Billionaire Stan Kroenke’s proposed expansion of downtown Denver into the Ball Arena parking lots passed a major milestone.
The Community Planning Board approved the rezoning of roughly 70 acres of land and sent the project to the full City Council.
What's included in the massive development plan for the Ball Arena parking lots?
That includes roughly 55 acres of parking lots that would be turned into around 6,000 units of new housing. Of those, 1,080 would be income-restricted.
There would also be new hotels, office space and entertainment venues surrounding Ball Arena. The area would become a 24/7 live-work-play district.
Five bridges would connect the project to the rest of the city. Residents would enjoy 10 acres of open space, more than 10 miles of new bike lanes, a recreation center, a childcare center and more.
Buildings could be built up to 12 stories in some sections of the development. Depending on how much affordable housing the developer committed to creating, they could go infinitely higher.
The property would connect multiple central Denver neighborhoods: the Auraria Campus, Jefferson Park, Union Station, Sun Valley, LoDo and La Alma/Lincoln Park.
If built, the development would join one of several slated to reinvent the Downtown Denver skyline.
Among those are the River Mile, Kroenke’s development at the Elitch Gardens site along the South Platte River. There's also a possible new future for Burnham Yard, a mixed-use revamp of the Auraria Higher Education Campus, a potential reworking of Speer Boulevard, the reinvention of Stadium District and ongoing development in Sun Valley.
The projects, together, would more than double the population of downtown and signal a dense future for some of the few undeveloped city center lots.
So far Kroenke Sports and Entertainment has secured broad community support for the project. But it's not guaranteed.
Multiple residents testified in favor of the rezoning. Most had one condition: Kroenke must first negotiate a community benefits agreement with surrounding neighborhoods.
Representatives from Sun Valley, the Lower Downtown Neighborhood Association, the Denver Streets Partnership, La Alma Lincoln Park, the University of Colorado Denver, and Metropolitan State University are among the groups with representatives on the Ball Arena Community Benefits Agreement Committee (BACBAC). That's the group negotiating the community benefits agreement.
Both Kroenke’s representatives and community members say they're committed to negotiating a community benefits agreement.
Simon Tafoya, who sits on BACBAC, said the committee and Kroenke have made “significant progress.” Currently, the agreement ensures income-restricted housing for people making between 30 percent and 100 percent of the area median income.
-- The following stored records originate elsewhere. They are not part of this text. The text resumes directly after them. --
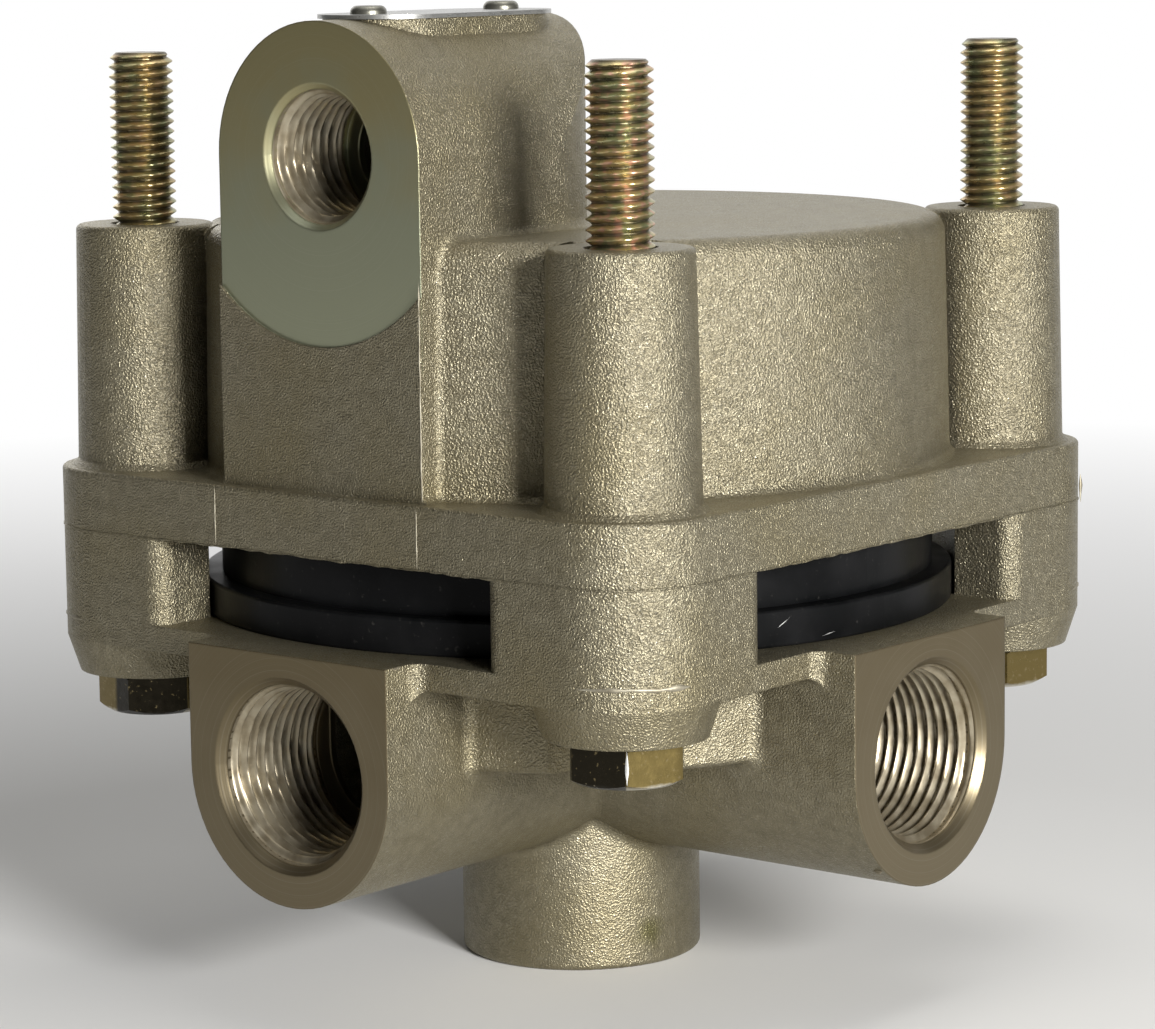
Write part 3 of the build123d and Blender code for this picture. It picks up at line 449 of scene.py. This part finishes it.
for mark_name, start, end, way, width, height in (
    ("housing_flash_right", (16.0, -48.0, 64.8), (16.0, -48.0, 90.5), (0.7, -0.7, 0), 0.16, 0.14),
    ("flange_flash_right", (16.3, -49.5, 57.3), (16.3, -49.5, 64.5), (0, -1, 0), 0.15, 0.13),
    ("flange_flash_left", (-16.3, -49.5, 57.3), (-16.3, -49.5, 64.5), (0, -1, 0), 0.15, 0.13),
    ("port_chip", (15.9, -54.7, 46.1), (15.9, -52.0, 46.1), (0.7, 0, 0.7), 0.34, 0.26),
    ("supply_port_nub", (53.2, -9.85, 18.9), (54.6, -9.85, 18.9), (0, -0.62, -0.79), 0.55, 0.8),
    ("flange_nub_right", (49.5, 42.0, 56.9), (49.5, 42.0, 60.6), (1, 0, 0), 0.40, 0.38),
    ("tube_fleck", (-3.1, -15.08, 14.0), (-3.4, -15.02, 14.8), (-0.2, -0.98, 0), 0.16, 0.14),
):
    line = straight_line(start, end, way)
    ridge(mark_name, line, width * MM, height * MM, 21, flash_and_highlight_finish, "casting")
for scratch_name, start, end in (
    ("liner_scratch_front", (44.75, -17.36, 48.6), (45.38, -15.64, 49.7)),
    ("liner_scratch_rear", (47.13, -9.08, 47.2), (46.70, -11.10, 46.9)),
):
    line = straight_line(start, end, (start[0] / 48, start[1] / 48, 0))
    ridge(scratch_name, line, 0.10 * MM, 0.06 * MM, 31, scratch_and_highlight_finish, "liner")


# Liner: black moulded cylinder clamped between the castings, smooth and slightly glossy. Two
# of its rings show through the windows, with a few white scratches from handling.
LINER_BLACK = (0.0030, 0.0032, 0.0034, 1)
LINER_GREY = (0.0075, 0.0076, 0.0080, 1)
LINER_DUST = (0.10, 0.095, 0.085, 1)


def moulded_finish(name, black, grey, roughness, dust=0.0):
    """Moulded black plastic or rubber: faint cloudy sheen, and dust where dust is above 0."""
    constants = {"Metallic": 0.0, "Specular IOR Level": 0.07}
    material, tree, shader, place = new_finish(name, constants)
    clouds = patches(tree, place, 7 * MM, 4.0)
    specks = patches(tree, place, 0.7 * MM, 3.0)
    colour = blend(tree, grade(tree, clouds, 0.35, 0.7), black, grey)
    colour = blend(tree, grade(tree, specks, 0.66, 0.80, 0.0, dust), colour, LINER_DUST)
    rough = grade(tree, clouds, 0.3, 0.7, roughness - 0.06, roughness + 0.08)
    wire(tree, shader, colour=colour, roughness=rough, normal=bumps(tree, specks, 0.010 * MM))
    return material


dress("cylinder_liner", moulded_finish("moulded_liner", LINER_BLACK, LINER_GREY, 0.34, 0.25))


# Bolts: steel, yellow zinc plated, with a rainbow of pink and green in the film. The thread
# is rolled, so it stands a little prouder than the shank, and it comes out of the top of its
# boss. The head's six corners are chamfered, and the front one has a worn edge whose pale line
# is a painted highlight. Painted shade darkens the heads against the studs, lies in patches on
# one face of each front head, and fills the thread roots.
BOLT_PLACES = {
    "bolt_front_right": (1, -1, 8.6),
    "bolt_front_left": (-1, -1, 45.3),
    "bolt_rear_right": (1, 1, 20.0),
    "bolt_rear_left": (-1, 1, 3.0),
}
BOLT_REACH = 38.25 * MM
BOLT_PITCH = 1.25 * MM
BOLT_CREST_R = 4.0 * MM
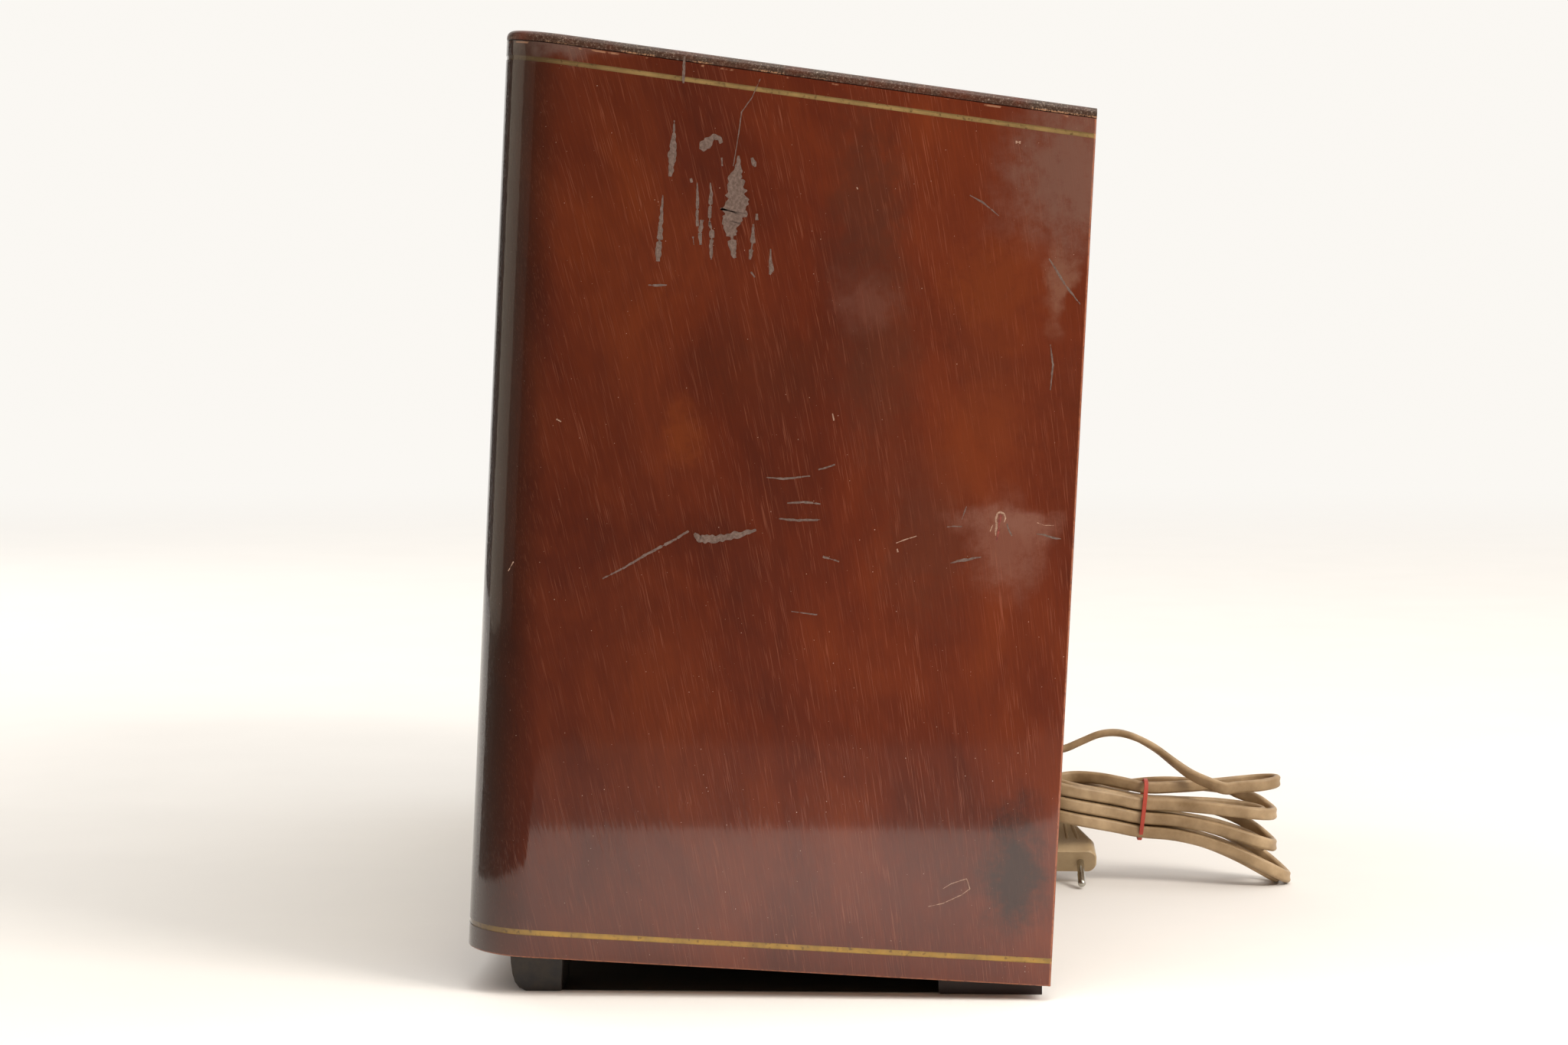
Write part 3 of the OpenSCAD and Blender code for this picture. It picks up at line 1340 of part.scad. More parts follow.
// The two plug pins: bare tips on sleeved shanks
module plug_pins() {
  color([0.8, 0.8, 0.78]) plugged() for (s = [-1, 1]) translate([0, s * pin_gap / 2, 0]) rotate_extrude()
    polygon(concat([[0, 0], [pin_r - 0.15, 0], [pin_r - 0.15, pin_l * 0.5], [pin_r, pin_l * 0.53]],
      [for (a = [0 : 18 : 90]) [pin_r * cos(a), pin_l - pin_r + pin_r * sin(a)]]));
}

module side_left() side(-1);
module side_right() side(1);

side_left();
side_right();
top_panel();
bottom_panel();
front_frame();
baffle_board();
speaker_cloth();
cloth_trim();
fascia();
dial_glass();
dial_frame();
dial_pointer();
tuning_eye();
volume_knob();
volume_shaft();
tone_ring();
tone_tube();
tuning_knob();
tuning_shaft();
aerial_ring();
aerial_tube();
front_bushes();
key_1();
key_2();
key_3();
key_4();
key_5();
key_frame();
chassis();
mains_transformer();
output_transformer();
power_valves();
signal_valves();
if_cans();
fm_tuner();
gang_frame();
gang_rotor();
drive_drum();
idler_pulley();
dial_cord();
volume_control();
filter_capacitor();
speaker_frame();
speaker_cone();
dial_lamps();
ferrite_rod();
ferrite_bracket();
back_panel();
back_battens();
back_screws();
socket_strip();
front_feet();
rear_feet();
cord_grommet();
cord_lead();
cord_hank();
cord_tail();
cord_band();
plug_body();
plug_pins();
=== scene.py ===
"""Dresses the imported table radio: veneers, gilt lines, cloth, dial, knobs, keys, back and mains cord.

The scene is in metres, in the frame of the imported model: the radio stands on z = 0 and faces -Y. Shapes are
drawn in mm in the cabinet's own directions, because it leans back: x across, u from the front to the rear,
and v up from its base.
"""

import math

import bmesh
import bpy
from mathutils import Matrix, Vector, noise


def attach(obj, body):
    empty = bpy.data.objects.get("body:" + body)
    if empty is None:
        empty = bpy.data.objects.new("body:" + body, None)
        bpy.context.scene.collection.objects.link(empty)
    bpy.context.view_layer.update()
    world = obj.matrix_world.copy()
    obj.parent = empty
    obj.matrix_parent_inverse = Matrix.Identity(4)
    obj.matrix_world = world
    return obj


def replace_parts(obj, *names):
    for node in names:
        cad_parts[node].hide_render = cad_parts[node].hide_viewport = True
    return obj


bl_info = {
    "name": "Table radio dresser",
    "version": (1, 0, 0),
    "blender": (4, 5, 0),
    "location": "View3D > Sidebar > Table radio",
    "description": "Builds the finished surfaces of a wooden table radio on its packed model",
    "category": "Object",
}

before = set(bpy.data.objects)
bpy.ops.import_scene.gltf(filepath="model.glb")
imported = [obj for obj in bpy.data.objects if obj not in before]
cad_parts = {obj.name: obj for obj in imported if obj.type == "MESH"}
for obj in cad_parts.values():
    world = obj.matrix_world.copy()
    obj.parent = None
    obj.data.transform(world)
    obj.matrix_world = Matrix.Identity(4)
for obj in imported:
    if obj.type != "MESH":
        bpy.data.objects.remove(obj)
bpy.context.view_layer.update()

MM = 0.001

# The cabinet, in mm and radians: its lean, and the place of its front lower edge
LEAN = math.radians(2.78)
FRONT_Y = -133.7868
FRONT_LIFT = 18.4
DEPTH = 250
FRONT_H = 391.5
FALL = 23.1 / DEPTH
HALF_W = 299.9
STILE_X = 254
CORNER_R = 28.5
SIDE_T = 9
# The top's strip, its worn edge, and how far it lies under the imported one, to stay inside its box
TOP_T = 4.5
EDGE_R = 3
SUNK = 0.1
# Where the top's strip meets the side, as a height at the front
SEAM_V = FRONT_H - TOP_T - SUNK
# The gilt lines: their heights, half widths and depth of their grooves
LOW_LINE_V = 10.8
LOW_LINE_HALF = 1.15
HIGH_LINE_V = FRONT_H - 11.8
HIGH_LINE_HALF = 0.9
GROOVE = 0.3
# The veneer's grain leans forward from upright, less toward the rear
GRAIN_TURN = math.radians(16)
GRAIN_SHEAR = -0.0006

# The speaker cloth: its lower and upper edge, half width and depth
CLOTH_V = (180.3, 360.5)
CLOTH_HALF = 239.5
CLOTH_U = 16.98
# Threads stand 2.4 mm apart: coarser than the real 0.6 mm, so that they show
THREAD = 2.4

# The dial's printing: depth of the glass's back, middle of the dial, left end and length of its scales
PRINT_U = 15.05
DIAL_V = 133
SCALE_X = -104
SCALE_L = 204
# Steps between its ticks, distance of the outer numbers from its ends, their size and height over the line
TICKS = 40
NUMBER_IN = 8
NUMBER_SIZE = 5.6
NUMBER_LIFT = 3.4
# Height of each scale over the dial's middle, and its numbers
SCALES = (
    (17, (88, 90, 92, 94, 96, 98, 100, 102, 104)),
    (4.5, (49, 41, 31, 25, 19, 16)),
    (-8, (550, 500, 450, 400, 350, 300, 250, 200)),
    (-20.5, (2000, 1750, 1500, 1250, 1000, 800)),
)

# The cord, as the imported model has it: its size, and points of its lead and tail with their roll in degrees
CORD_W = 6.2
CORD_T = 3.7
LEAD = [(-20, 130, 65.7, 0), (-20, 137, 66, 0), (-19, 146, 70, 0), (-17, 155, 74, 0), (-15, 164, 75, 0),
        (-12, 173, 73, 10), (-8, 183, 68, 25), (-3, 192, 61.5, 40), (1, 200, 56, 60), (5, 208, 52.5, 75)]
TAIL = [(-17, 206, 48, 90), (-21, 194, 48.5, 90), (-26, 181, 47.5, 90), (-31, 168, 45, 90),
        (-35, 156, 41.5, 85), (-36, 147, 39, 70), (-34.5, 140.5, 37, 45), (-31.5, 136.8, 34.8, 20)]
PLUG_AT = Vector((8.5, 135, 11.5))
PLUG_WAY = Vector((math.cos(math.radians(30)), 0, -math.sin(math.radians(30))))
PLUG_L = 34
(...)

Kroenke plans to create family-friendly units with at least three bedrooms each. The developer will create space for job training programs, pedestrian and bike infrastructure, childcare facilities and space for community art.
Negotiations are ongoing.
Tafoya said the committee would like to see a higher percentage of affordable rental units and more diverse housing options. He’d also like to see the affordable housing units built in the first of three phases of the project so they aren’t lost in the shuffle.
He’d like more guarantees of apprenticeship programs and stipends.
“It is vital to ensure small local businesses have opportunities to reduced rents and technical assistance,” he said.
The committee has concerns that the energy infrastructure of the new project doesn't hurt the surrounding neighborhoods.
They’d also like Kroenke to provide housing and scholarship funds for Indigenous students and descendants of residents displaced by the Auraria campus.
What's next?
The Planning Board’s decision puts the plan on track to be heard by City Council.
Council will also review whether to lift view-plain restrictions and create a metropolitan district, a special local tax.
The Ball Arena parking lot development will likely hit the South Platte River Committee on August 14.
Denverites will have a chance to weigh in at a City Council public hearing currently slated for Sept. 16.